§ Objective: Would you restate all the data that follows, word for word?

§ Object data in JSON:
>>>>>

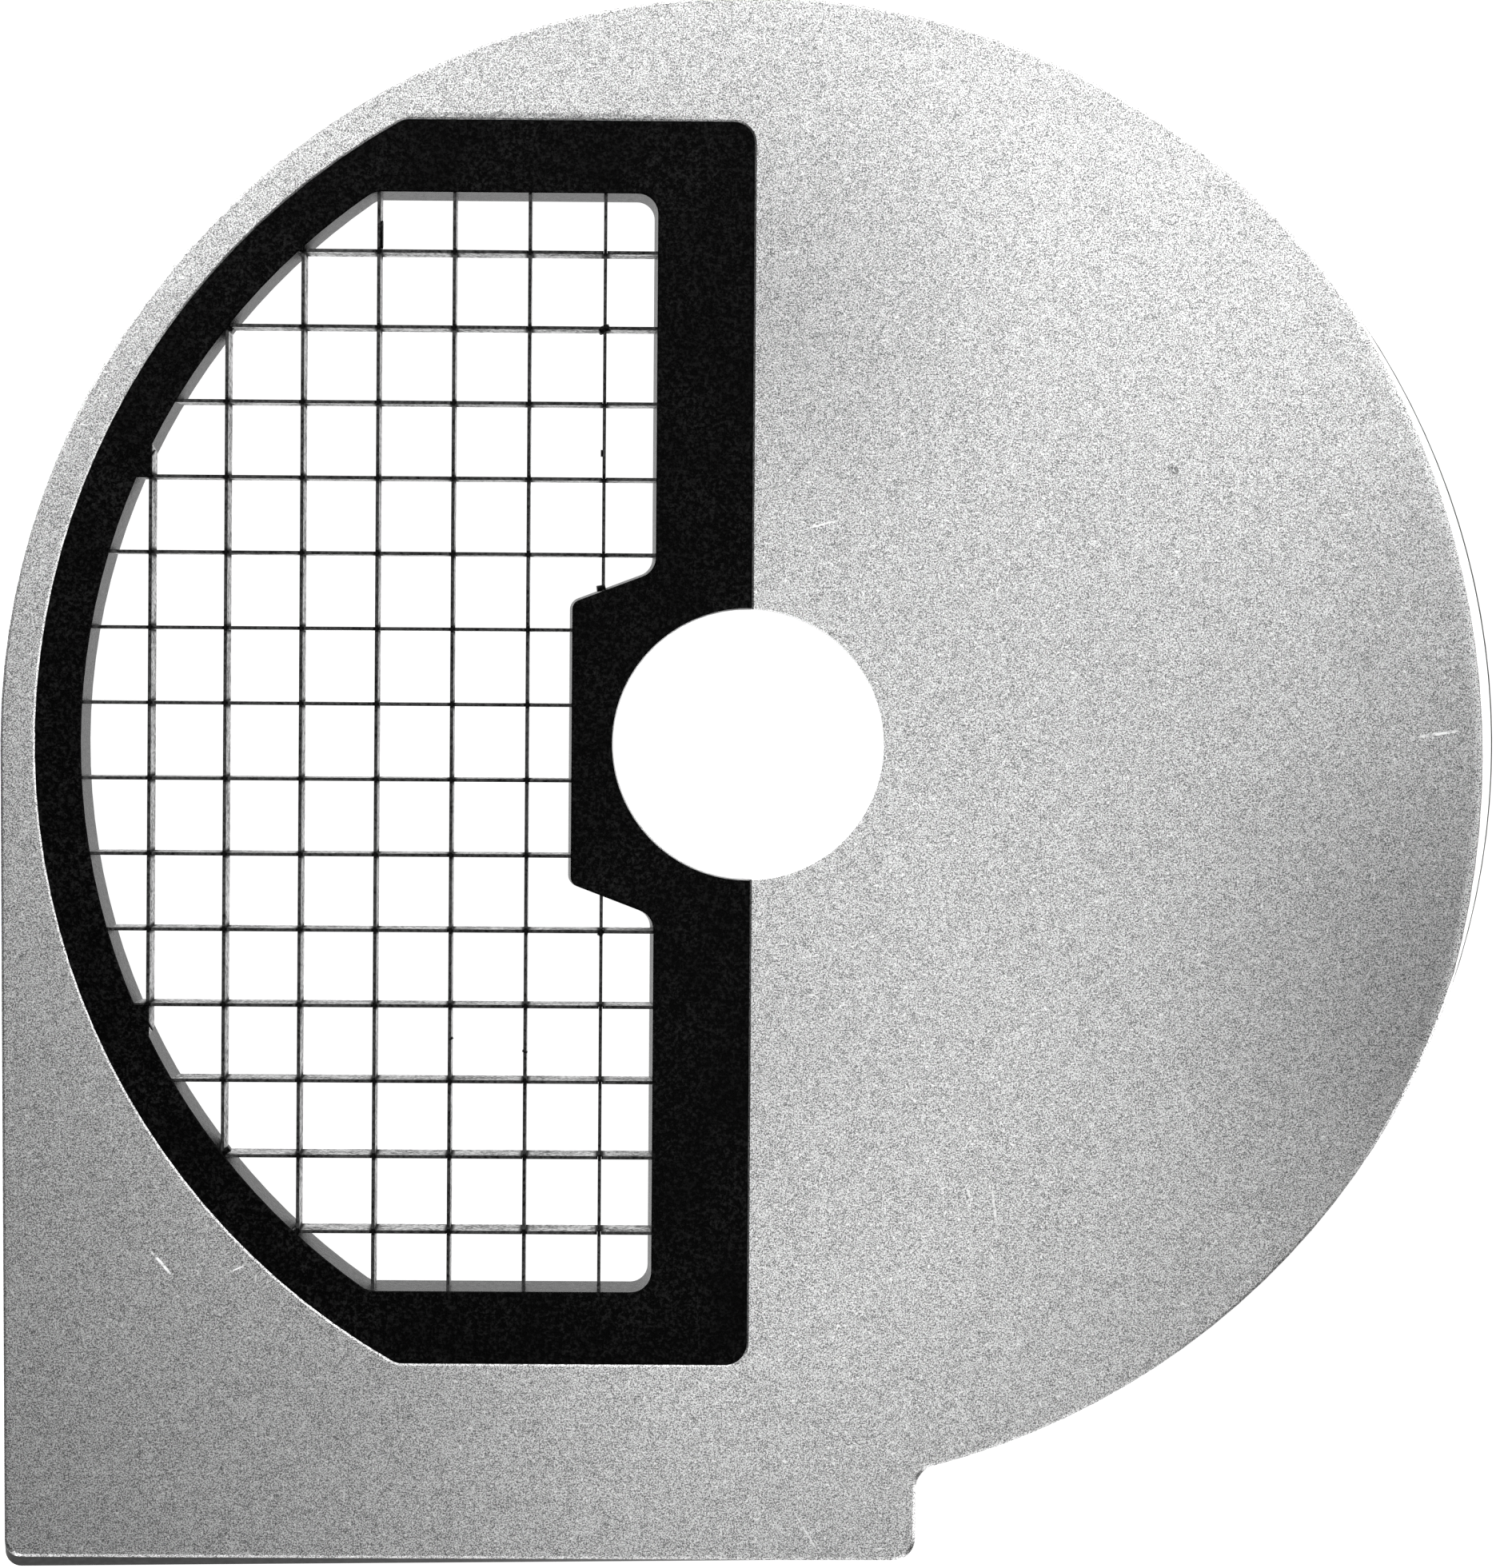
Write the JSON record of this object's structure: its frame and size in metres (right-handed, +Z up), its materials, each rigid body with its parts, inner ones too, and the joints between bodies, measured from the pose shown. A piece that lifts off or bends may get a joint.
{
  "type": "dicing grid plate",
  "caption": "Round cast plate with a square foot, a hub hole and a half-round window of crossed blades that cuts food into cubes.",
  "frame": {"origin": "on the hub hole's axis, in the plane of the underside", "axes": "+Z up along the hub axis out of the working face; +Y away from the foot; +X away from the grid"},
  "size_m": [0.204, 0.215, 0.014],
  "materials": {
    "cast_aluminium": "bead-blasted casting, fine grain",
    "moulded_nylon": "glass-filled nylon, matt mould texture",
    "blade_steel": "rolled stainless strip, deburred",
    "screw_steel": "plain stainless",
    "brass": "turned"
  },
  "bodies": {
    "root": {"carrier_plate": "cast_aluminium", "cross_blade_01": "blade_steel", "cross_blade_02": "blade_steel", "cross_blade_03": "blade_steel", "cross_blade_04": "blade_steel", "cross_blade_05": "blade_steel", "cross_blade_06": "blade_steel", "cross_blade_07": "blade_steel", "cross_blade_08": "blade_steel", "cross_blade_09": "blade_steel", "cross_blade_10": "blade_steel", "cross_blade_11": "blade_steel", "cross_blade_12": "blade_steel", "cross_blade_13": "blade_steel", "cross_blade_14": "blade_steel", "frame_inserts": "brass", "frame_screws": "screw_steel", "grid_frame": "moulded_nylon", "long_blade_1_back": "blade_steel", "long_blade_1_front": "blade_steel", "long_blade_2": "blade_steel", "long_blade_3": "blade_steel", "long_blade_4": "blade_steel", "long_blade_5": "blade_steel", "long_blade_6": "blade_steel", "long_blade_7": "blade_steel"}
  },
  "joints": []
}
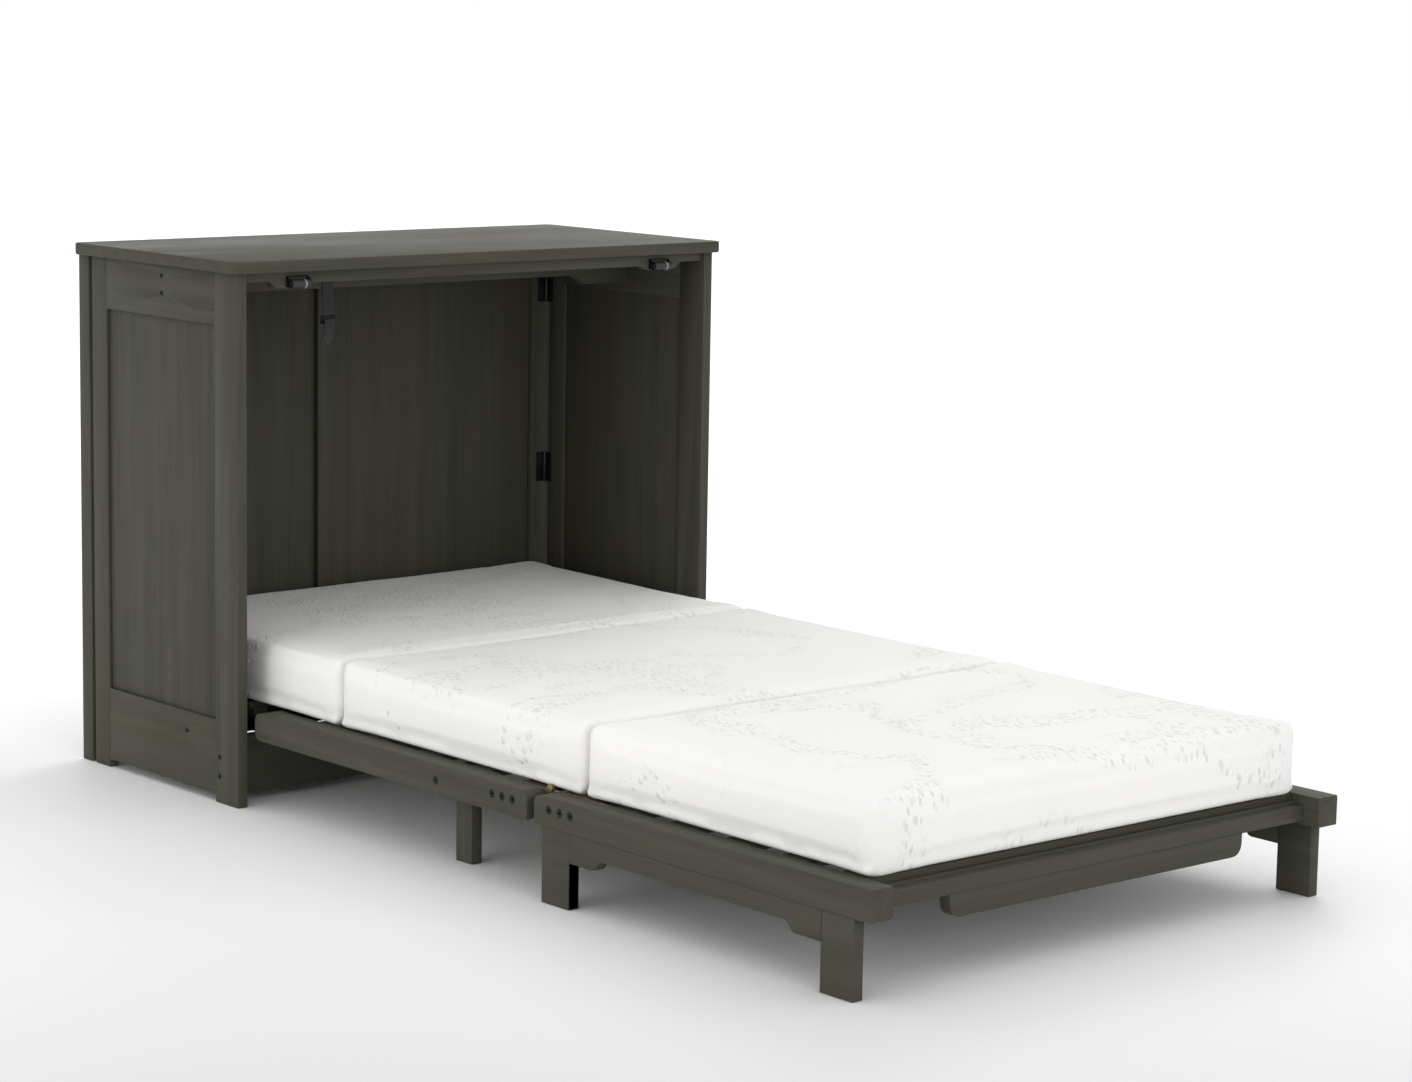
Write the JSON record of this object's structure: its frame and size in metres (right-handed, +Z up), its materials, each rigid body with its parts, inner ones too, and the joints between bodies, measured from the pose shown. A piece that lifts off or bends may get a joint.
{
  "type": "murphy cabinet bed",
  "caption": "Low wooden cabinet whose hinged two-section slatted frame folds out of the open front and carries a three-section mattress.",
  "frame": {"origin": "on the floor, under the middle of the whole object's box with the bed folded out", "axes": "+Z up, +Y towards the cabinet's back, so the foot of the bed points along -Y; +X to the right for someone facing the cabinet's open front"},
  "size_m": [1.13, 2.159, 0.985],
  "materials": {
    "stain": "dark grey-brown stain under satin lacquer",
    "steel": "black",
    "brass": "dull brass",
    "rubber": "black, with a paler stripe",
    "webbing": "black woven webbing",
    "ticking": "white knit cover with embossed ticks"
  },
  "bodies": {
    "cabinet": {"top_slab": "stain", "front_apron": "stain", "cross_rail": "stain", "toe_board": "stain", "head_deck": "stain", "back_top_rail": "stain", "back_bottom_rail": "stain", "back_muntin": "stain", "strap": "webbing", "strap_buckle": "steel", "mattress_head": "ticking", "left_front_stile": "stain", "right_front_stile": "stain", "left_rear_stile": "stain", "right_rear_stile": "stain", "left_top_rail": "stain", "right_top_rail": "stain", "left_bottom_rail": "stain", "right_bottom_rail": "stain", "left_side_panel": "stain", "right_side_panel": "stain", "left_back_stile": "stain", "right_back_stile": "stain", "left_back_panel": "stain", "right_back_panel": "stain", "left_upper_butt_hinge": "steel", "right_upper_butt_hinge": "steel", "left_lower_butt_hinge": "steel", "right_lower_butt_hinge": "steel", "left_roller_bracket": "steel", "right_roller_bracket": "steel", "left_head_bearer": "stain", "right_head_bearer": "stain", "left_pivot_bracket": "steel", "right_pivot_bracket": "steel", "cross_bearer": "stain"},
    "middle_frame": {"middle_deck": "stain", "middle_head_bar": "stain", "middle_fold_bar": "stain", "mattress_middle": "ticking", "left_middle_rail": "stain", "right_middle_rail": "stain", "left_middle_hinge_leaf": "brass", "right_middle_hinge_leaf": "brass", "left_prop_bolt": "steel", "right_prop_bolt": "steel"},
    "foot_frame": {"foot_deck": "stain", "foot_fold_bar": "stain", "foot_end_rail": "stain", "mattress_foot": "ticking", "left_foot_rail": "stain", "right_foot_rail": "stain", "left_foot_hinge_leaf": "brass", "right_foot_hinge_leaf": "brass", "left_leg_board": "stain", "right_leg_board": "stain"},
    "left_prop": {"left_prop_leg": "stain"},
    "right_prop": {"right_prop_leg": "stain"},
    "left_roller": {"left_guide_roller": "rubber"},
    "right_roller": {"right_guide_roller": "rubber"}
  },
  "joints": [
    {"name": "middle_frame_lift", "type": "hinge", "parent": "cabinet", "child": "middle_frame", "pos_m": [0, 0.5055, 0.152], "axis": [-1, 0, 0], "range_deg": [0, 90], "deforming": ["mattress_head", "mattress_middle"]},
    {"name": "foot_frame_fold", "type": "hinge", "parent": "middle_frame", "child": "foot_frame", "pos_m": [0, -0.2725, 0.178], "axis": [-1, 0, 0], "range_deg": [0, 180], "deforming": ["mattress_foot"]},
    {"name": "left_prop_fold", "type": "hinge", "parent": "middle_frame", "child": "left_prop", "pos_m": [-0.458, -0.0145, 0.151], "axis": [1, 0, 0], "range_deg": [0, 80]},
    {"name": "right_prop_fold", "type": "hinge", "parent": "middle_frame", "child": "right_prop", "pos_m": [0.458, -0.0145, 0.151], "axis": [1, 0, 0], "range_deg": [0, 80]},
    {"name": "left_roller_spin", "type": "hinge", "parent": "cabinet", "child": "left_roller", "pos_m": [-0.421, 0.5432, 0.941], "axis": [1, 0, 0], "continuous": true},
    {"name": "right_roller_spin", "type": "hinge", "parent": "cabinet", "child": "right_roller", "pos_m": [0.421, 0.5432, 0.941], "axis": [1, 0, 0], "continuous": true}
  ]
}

<<<<<

§ Written answer:
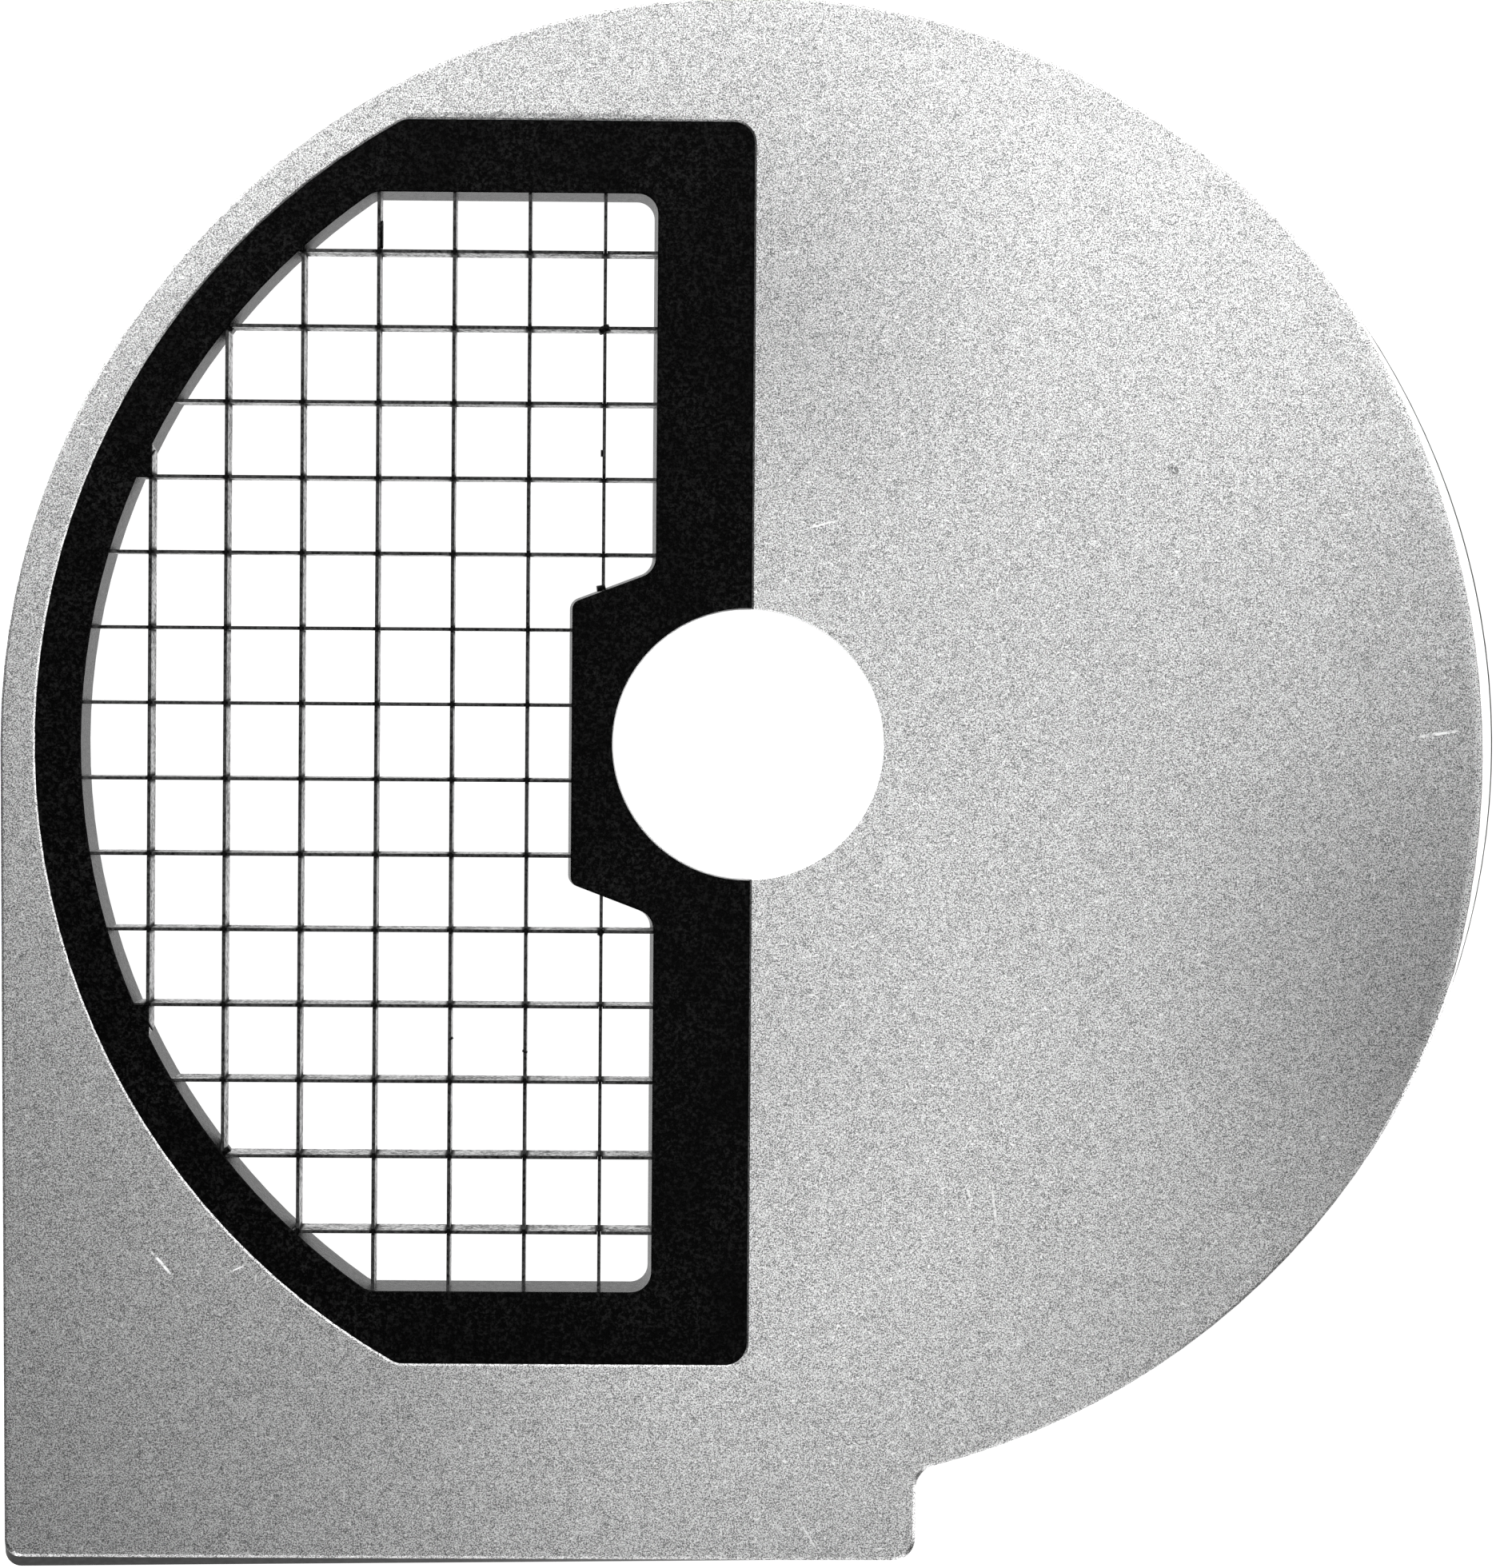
Write the JSON record of this object's structure: its frame and size in metres (right-handed, +Z up), its materials, each rigid body with its parts, inner ones too, and the joints between bodies, measured from the pose shown. A piece that lifts off or bends may get a joint.
{
  "type": "dicing grid plate",
  "caption": "Round cast plate with a square foot, a hub hole and a half-round window of crossed blades that cuts food into cubes.",
  "frame": {"origin": "on the hub hole's axis, in the plane of the underside", "axes": "+Z up along the hub axis out of the working face; +Y away from the foot; +X away from the grid"},
  "size_m": [0.204, 0.215, 0.014],
  "materials": {
    "cast_aluminium": "bead-blasted casting, fine grain",
    "moulded_nylon": "glass-filled nylon, matt mould texture",
    "blade_steel": "rolled stainless strip, deburred",
    "screw_steel": "plain stainless",
    "brass": "turned"
  },
  "bodies": {
    "root": {"carrier_plate": "cast_aluminium", "cross_blade_01": "blade_steel", "cross_blade_02": "blade_steel", "cross_blade_03": "blade_steel", "cross_blade_04": "blade_steel", "cross_blade_05": "blade_steel", "cross_blade_06": "blade_steel", "cross_blade_07": "blade_steel", "cross_blade_08": "blade_steel", "cross_blade_09": "blade_steel", "cross_blade_10": "blade_steel", "cross_blade_11": "blade_steel", "cross_blade_12": "blade_steel", "cross_blade_13": "blade_steel", "cross_blade_14": "blade_steel", "frame_inserts": "brass", "frame_screws": "screw_steel", "grid_frame": "moulded_nylon", "long_blade_1_back": "blade_steel", "long_blade_1_front": "blade_steel", "long_blade_2": "blade_steel", "long_blade_3": "blade_steel", "long_blade_4": "blade_steel", "long_blade_5": "blade_steel", "long_blade_6": "blade_steel", "long_blade_7": "blade_steel"}
  },
  "joints": []
}
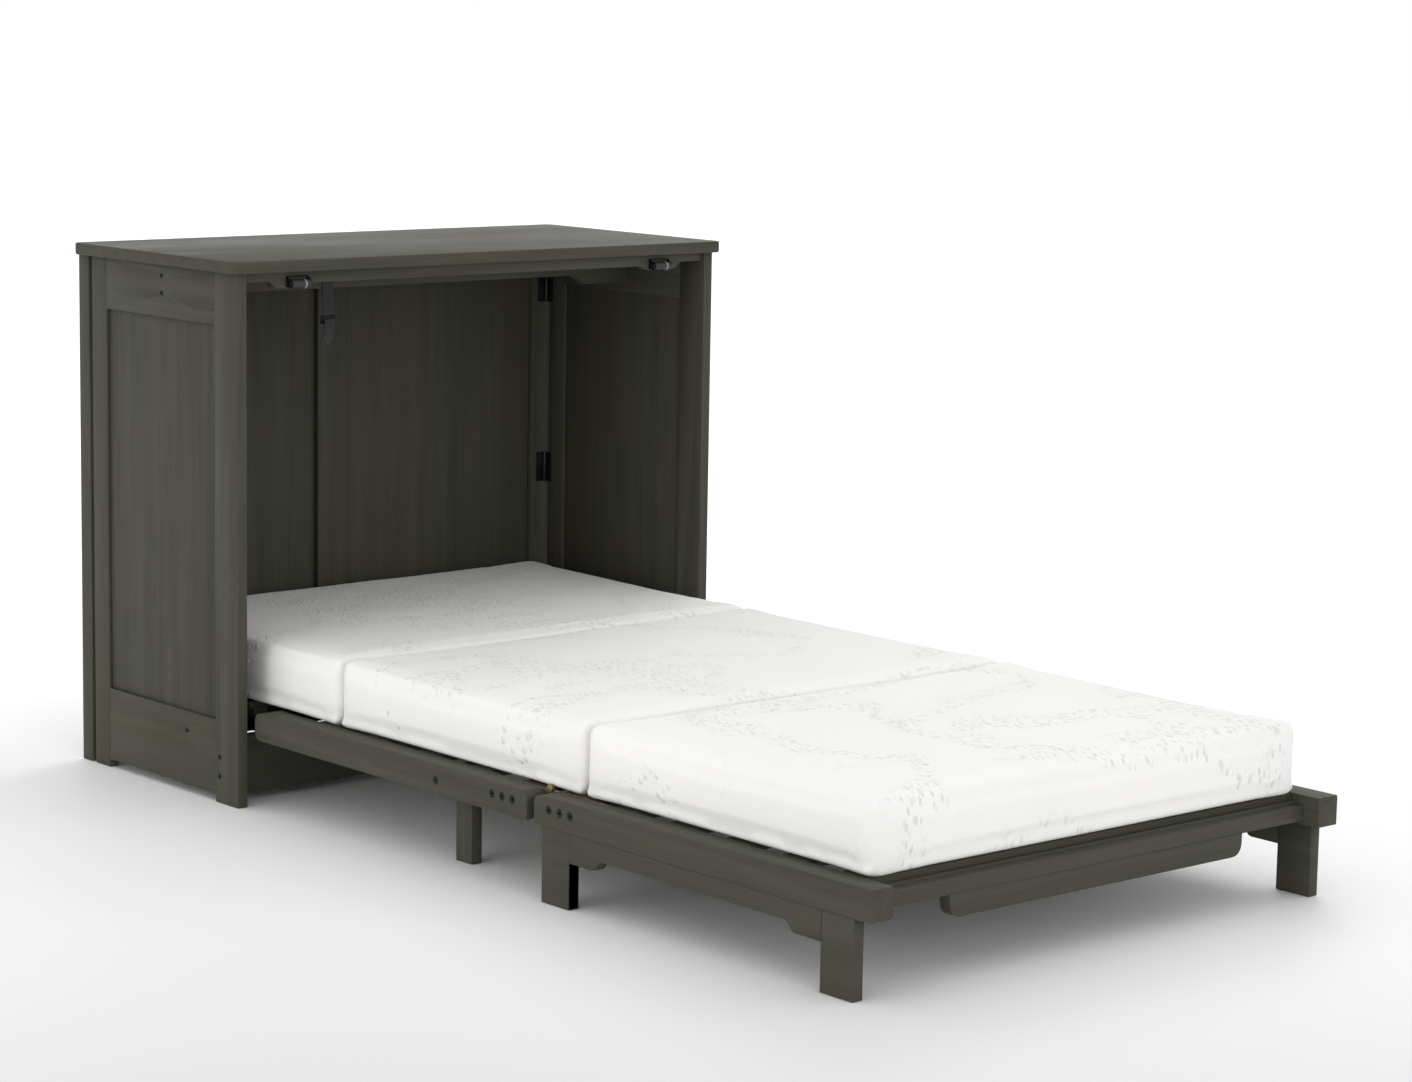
Write the JSON record of this object's structure: its frame and size in metres (right-handed, +Z up), its materials, each rigid body with its parts, inner ones too, and the joints between bodies, measured from the pose shown. A piece that lifts off or bends may get a joint.
{
  "type": "murphy cabinet bed",
  "caption": "Low wooden cabinet whose hinged two-section slatted frame folds out of the open front and carries a three-section mattress.",
  "frame": {"origin": "on the floor, under the middle of the whole object's box with the bed folded out", "axes": "+Z up, +Y towards the cabinet's back, so the foot of the bed points along -Y; +X to the right for someone facing the cabinet's open front"},
  "size_m": [1.13, 2.159, 0.985],
  "materials": {
    "stain": "dark grey-brown stain under satin lacquer",
    "steel": "black",
    "brass": "dull brass",
    "rubber": "black, with a paler stripe",
    "webbing": "black woven webbing",
    "ticking": "white knit cover with embossed ticks"
  },
  "bodies": {
    "cabinet": {"top_slab": "stain", "front_apron": "stain", "cross_rail": "stain", "toe_board": "stain", "head_deck": "stain", "back_top_rail": "stain", "back_bottom_rail": "stain", "back_muntin": "stain", "strap": "webbing", "strap_buckle": "steel", "mattress_head": "ticking", "left_front_stile": "stain", "right_front_stile": "stain", "left_rear_stile": "stain", "right_rear_stile": "stain", "left_top_rail": "stain", "right_top_rail": "stain", "left_bottom_rail": "stain", "right_bottom_rail": "stain", "left_side_panel": "stain", "right_side_panel": "stain", "left_back_stile": "stain", "right_back_stile": "stain", "left_back_panel": "stain", "right_back_panel": "stain", "left_upper_butt_hinge": "steel", "right_upper_butt_hinge": "steel", "left_lower_butt_hinge": "steel", "right_lower_butt_hinge": "steel", "left_roller_bracket": "steel", "right_roller_bracket": "steel", "left_head_bearer": "stain", "right_head_bearer": "stain", "left_pivot_bracket": "steel", "right_pivot_bracket": "steel", "cross_bearer": "stain"},
    "middle_frame": {"middle_deck": "stain", "middle_head_bar": "stain", "middle_fold_bar": "stain", "mattress_middle": "ticking", "left_middle_rail": "stain", "right_middle_rail": "stain", "left_middle_hinge_leaf": "brass", "right_middle_hinge_leaf": "brass", "left_prop_bolt": "steel", "right_prop_bolt": "steel"},
    "foot_frame": {"foot_deck": "stain", "foot_fold_bar": "stain", "foot_end_rail": "stain", "mattress_foot": "ticking", "left_foot_rail": "stain", "right_foot_rail": "stain", "left_foot_hinge_leaf": "brass", "right_foot_hinge_leaf": "brass", "left_leg_board": "stain", "right_leg_board": "stain"},
    "left_prop": {"left_prop_leg": "stain"},
    "right_prop": {"right_prop_leg": "stain"},
    "left_roller": {"left_guide_roller": "rubber"},
    "right_roller": {"right_guide_roller": "rubber"}
  },
  "joints": [
    {"name": "middle_frame_lift", "type": "hinge", "parent": "cabinet", "child": "middle_frame", "pos_m": [0, 0.5055, 0.152], "axis": [-1, 0, 0], "range_deg": [0, 90], "deforming": ["mattress_head", "mattress_middle"]},
    {"name": "foot_frame_fold", "type": "hinge", "parent": "middle_frame", "child": "foot_frame", "pos_m": [0, -0.2725, 0.178], "axis": [-1, 0, 0], "range_deg": [0, 180], "deforming": ["mattress_foot"]},
    {"name": "left_prop_fold", "type": "hinge", "parent": "middle_frame", "child": "left_prop", "pos_m": [-0.458, -0.0145, 0.151], "axis": [1, 0, 0], "range_deg": [0, 80]},
    {"name": "right_prop_fold", "type": "hinge", "parent": "middle_frame", "child": "right_prop", "pos_m": [0.458, -0.0145, 0.151], "axis": [1, 0, 0], "range_deg": [0, 80]},
    {"name": "left_roller_spin", "type": "hinge", "parent": "cabinet", "child": "left_roller", "pos_m": [-0.421, 0.5432, 0.941], "axis": [1, 0, 0], "continuous": true},
    {"name": "right_roller_spin", "type": "hinge", "parent": "cabinet", "child": "right_roller", "pos_m": [0.421, 0.5432, 0.941], "axis": [1, 0, 0], "continuous": true}
  ]
}